MAKING THE LICENCE FEE WORK HARDER—reducing the cost of running the BBC

Making the licence fee work harder means, on this strategy, focusing the BBC’s spending on what matters most to the public by:

• Reducing the cost of running the BBC by a quarter: from 12p in a licence fee pound today to under 9p by the end of the Charter in 2016

• Reducing senior management numbers, freezing pay and suspending bonuses

• Reinvesting savings in new UK programmes serving the five content priorities

• Striving to make every licence fee pound benefit the wider UK economy by at least £2, and spreading that value across the UK.

SETTING NEW BOUNDARIES—accepting clearer limits and new behaviours for the BBC

Setting new boundaries means, on this strategy:

• Reducing spending on imported programmes and films by 20%, capping it thereafter at no more than 2.5p in every licence fee pound

• Capping sports rights spending at 9p in every licence fee pound

• Recognising the lead role commercial radio plays in serving popular music to 30-50 year-olds

• Recognising the lead role other broadcasters play in serving younger teenagers on TV

• Never more local: undertaking not to launch services more local than at present in England

• Defining publicly which areas of activity BBC Online will not undertake.

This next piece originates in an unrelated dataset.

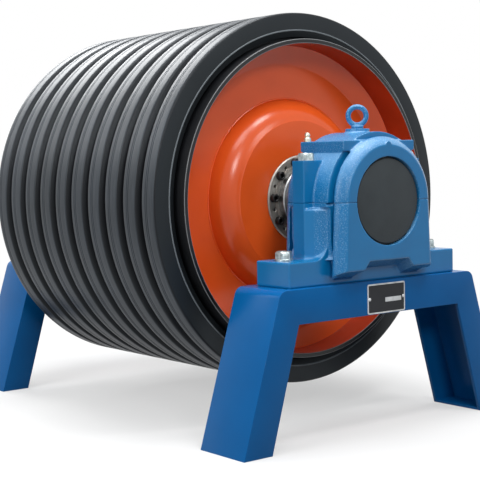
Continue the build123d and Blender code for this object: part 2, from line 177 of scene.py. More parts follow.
def srgb(red, green, blue):
    """Linear colour of a display colour given from 0 to 255."""
    shares = (red / 255, green / 255, blue / 255)
    return tuple(c / 12.92 if c <= 0.04045 else ((c + 0.055) / 1.055) ** 2.4 for c in shares)


def paint(name, colour, shade, texture, gloss):
    """Enamel: a slightly mottled colour with the orange peel of sprayed paint."""
    shader = Shader(name, **{"Specular IOR Level": gloss})
    clouds = shader.noise(9.0, detail=5.0)
    peel = shader.noise(texture, detail=2.0)
    return shader.finish(**{
        "Base Color": shader.ramp(clouds, [(0.3, shade), (0.7, colour)]),
        "Roughness": shader.level(clouds, 0.19, 0.27),
        "Normal": shader.bump(peel, 0.2, 0.12),
    })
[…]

Clearer BBC behaviour means, on this strategy:

• Prioritising quality over quantity whenever a choice is required

• Making the BBC the most open and responsive public institution in the UK

• Making explicit the BBC’s commitment to consider the market impact of major decisions

• Making partnership the BBC’s ‘default setting’ for most new activities

• Ensuring the tough limits set by the BBC Trust’s recent review of BBC Worldwide are fully implemented, with new limits on acquisitions and a drive towards non-UK activities.